# Available data:
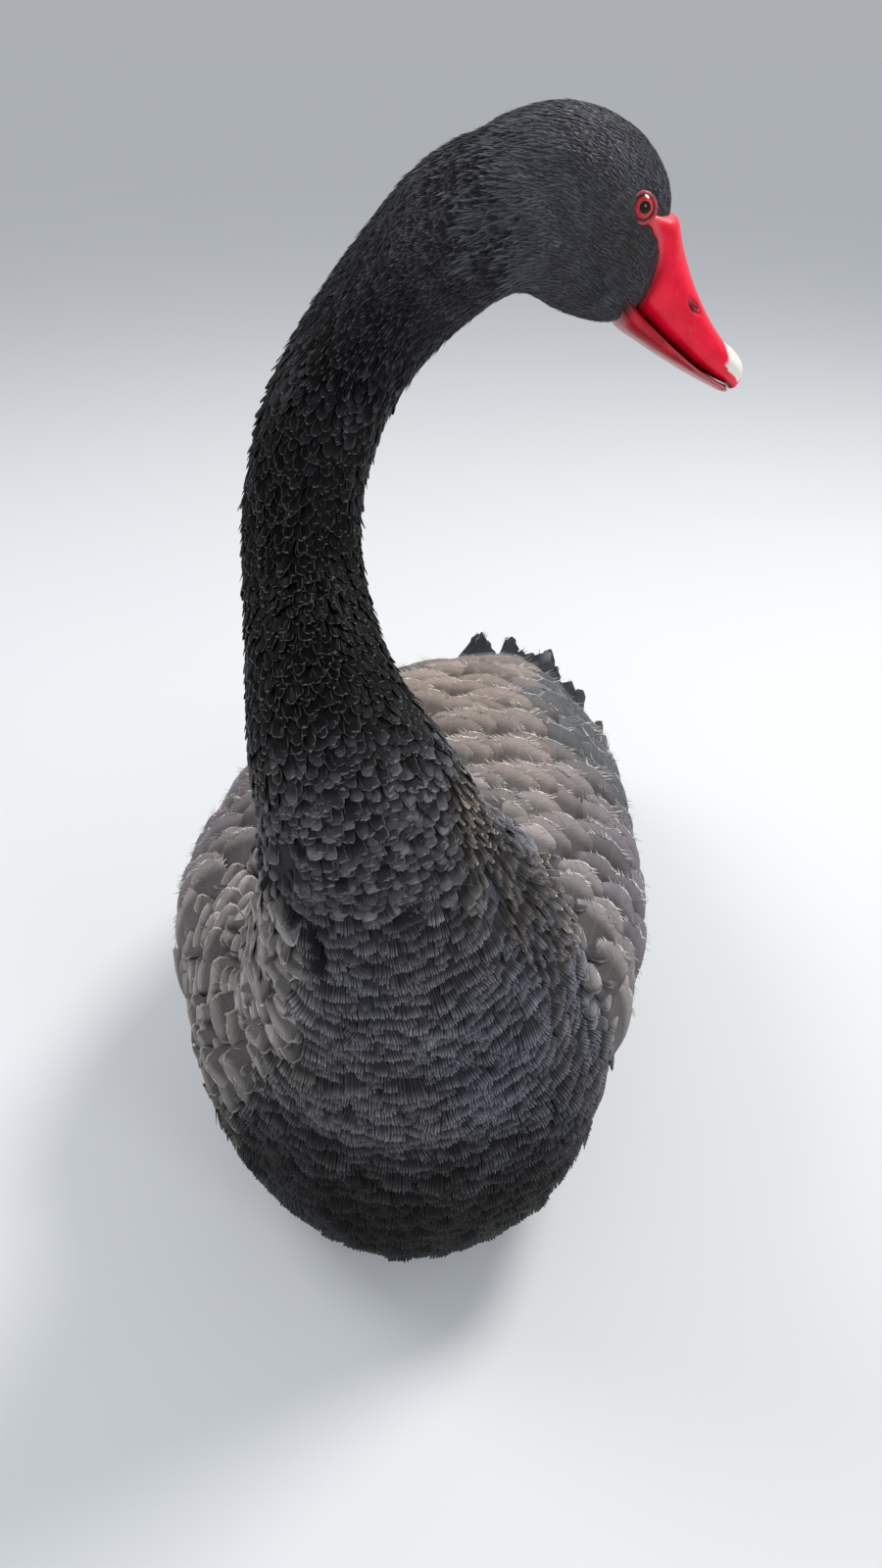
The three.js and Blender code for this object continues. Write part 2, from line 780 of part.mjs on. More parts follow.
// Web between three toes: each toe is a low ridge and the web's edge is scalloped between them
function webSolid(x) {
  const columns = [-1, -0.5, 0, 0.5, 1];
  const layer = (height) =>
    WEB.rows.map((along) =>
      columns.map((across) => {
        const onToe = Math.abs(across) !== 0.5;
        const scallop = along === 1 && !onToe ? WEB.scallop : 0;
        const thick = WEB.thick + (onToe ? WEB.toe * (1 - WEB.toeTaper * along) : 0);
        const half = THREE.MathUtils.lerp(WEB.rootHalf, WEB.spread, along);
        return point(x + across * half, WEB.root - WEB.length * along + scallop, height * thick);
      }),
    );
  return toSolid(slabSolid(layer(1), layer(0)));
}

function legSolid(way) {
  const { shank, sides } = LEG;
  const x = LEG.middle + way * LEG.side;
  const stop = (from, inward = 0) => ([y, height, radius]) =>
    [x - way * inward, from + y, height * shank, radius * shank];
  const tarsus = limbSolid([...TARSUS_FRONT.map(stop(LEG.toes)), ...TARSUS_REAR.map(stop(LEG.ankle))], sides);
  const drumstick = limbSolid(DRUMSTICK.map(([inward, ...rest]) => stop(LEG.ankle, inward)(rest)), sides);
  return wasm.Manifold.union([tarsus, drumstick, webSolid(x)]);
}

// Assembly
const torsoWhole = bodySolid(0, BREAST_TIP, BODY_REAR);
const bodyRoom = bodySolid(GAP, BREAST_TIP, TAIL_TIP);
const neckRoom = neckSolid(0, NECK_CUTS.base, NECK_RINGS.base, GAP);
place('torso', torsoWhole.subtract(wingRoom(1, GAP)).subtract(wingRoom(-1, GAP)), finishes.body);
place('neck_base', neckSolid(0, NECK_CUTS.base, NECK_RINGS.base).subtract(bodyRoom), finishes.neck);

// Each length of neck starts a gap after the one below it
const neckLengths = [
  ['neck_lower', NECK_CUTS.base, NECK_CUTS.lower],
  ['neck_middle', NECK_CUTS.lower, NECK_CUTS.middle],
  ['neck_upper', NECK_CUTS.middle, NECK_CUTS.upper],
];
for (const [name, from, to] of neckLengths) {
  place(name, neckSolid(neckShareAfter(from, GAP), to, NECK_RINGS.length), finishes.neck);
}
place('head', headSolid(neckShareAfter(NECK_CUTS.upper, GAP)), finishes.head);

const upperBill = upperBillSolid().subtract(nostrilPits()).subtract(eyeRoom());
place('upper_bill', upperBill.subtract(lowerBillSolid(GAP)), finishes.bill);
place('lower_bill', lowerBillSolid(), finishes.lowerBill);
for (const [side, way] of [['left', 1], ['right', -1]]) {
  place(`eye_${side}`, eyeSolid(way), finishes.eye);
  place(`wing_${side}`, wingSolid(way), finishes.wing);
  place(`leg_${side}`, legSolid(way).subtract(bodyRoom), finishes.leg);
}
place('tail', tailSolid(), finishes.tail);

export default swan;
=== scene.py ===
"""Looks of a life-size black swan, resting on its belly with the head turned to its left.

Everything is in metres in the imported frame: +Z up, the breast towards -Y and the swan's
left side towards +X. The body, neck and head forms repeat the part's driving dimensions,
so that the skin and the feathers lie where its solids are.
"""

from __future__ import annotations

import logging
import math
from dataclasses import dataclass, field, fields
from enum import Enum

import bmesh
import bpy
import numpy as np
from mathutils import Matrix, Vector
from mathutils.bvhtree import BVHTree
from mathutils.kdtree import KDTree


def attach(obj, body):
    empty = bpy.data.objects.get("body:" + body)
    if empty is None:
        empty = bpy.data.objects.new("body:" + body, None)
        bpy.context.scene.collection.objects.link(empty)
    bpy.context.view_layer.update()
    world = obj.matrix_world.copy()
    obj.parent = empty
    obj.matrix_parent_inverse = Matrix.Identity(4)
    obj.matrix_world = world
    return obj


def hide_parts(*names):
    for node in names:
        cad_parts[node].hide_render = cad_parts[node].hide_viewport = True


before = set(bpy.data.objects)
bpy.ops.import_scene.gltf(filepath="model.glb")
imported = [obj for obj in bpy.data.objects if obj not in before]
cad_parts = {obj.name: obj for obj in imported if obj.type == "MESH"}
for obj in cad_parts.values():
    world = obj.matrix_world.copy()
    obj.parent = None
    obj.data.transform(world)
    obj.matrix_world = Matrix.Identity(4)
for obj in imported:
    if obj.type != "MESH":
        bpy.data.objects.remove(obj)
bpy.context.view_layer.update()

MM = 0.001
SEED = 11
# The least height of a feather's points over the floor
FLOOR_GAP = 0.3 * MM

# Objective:
The required output is the span of lines from the one containing "obj.matrix_parent_inverse = Matrix.Identity(4)" to the last line, reproduced character for character.

# The reply:
    obj.matrix_parent_inverse = Matrix.Identity(4)
    obj.matrix_world = world
    return obj


def hide_parts(*names):
    for node in names:
        cad_parts[node].hide_render = cad_parts[node].hide_viewport = True


before = set(bpy.data.objects)
bpy.ops.import_scene.gltf(filepath="model.glb")
imported = [obj for obj in bpy.data.objects if obj not in before]
cad_parts = {obj.name: obj for obj in imported if obj.type == "MESH"}
for obj in cad_parts.values():
    world = obj.matrix_world.copy()
    obj.parent = None
    obj.data.transform(world)
    obj.matrix_world = Matrix.Identity(4)
for obj in imported:
    if obj.type != "MESH":
        bpy.data.objects.remove(obj)
bpy.context.view_layer.update()

MM = 0.001
SEED = 11
# The least height of a feather's points over the floor
FLOOR_GAP = 0.3 * MM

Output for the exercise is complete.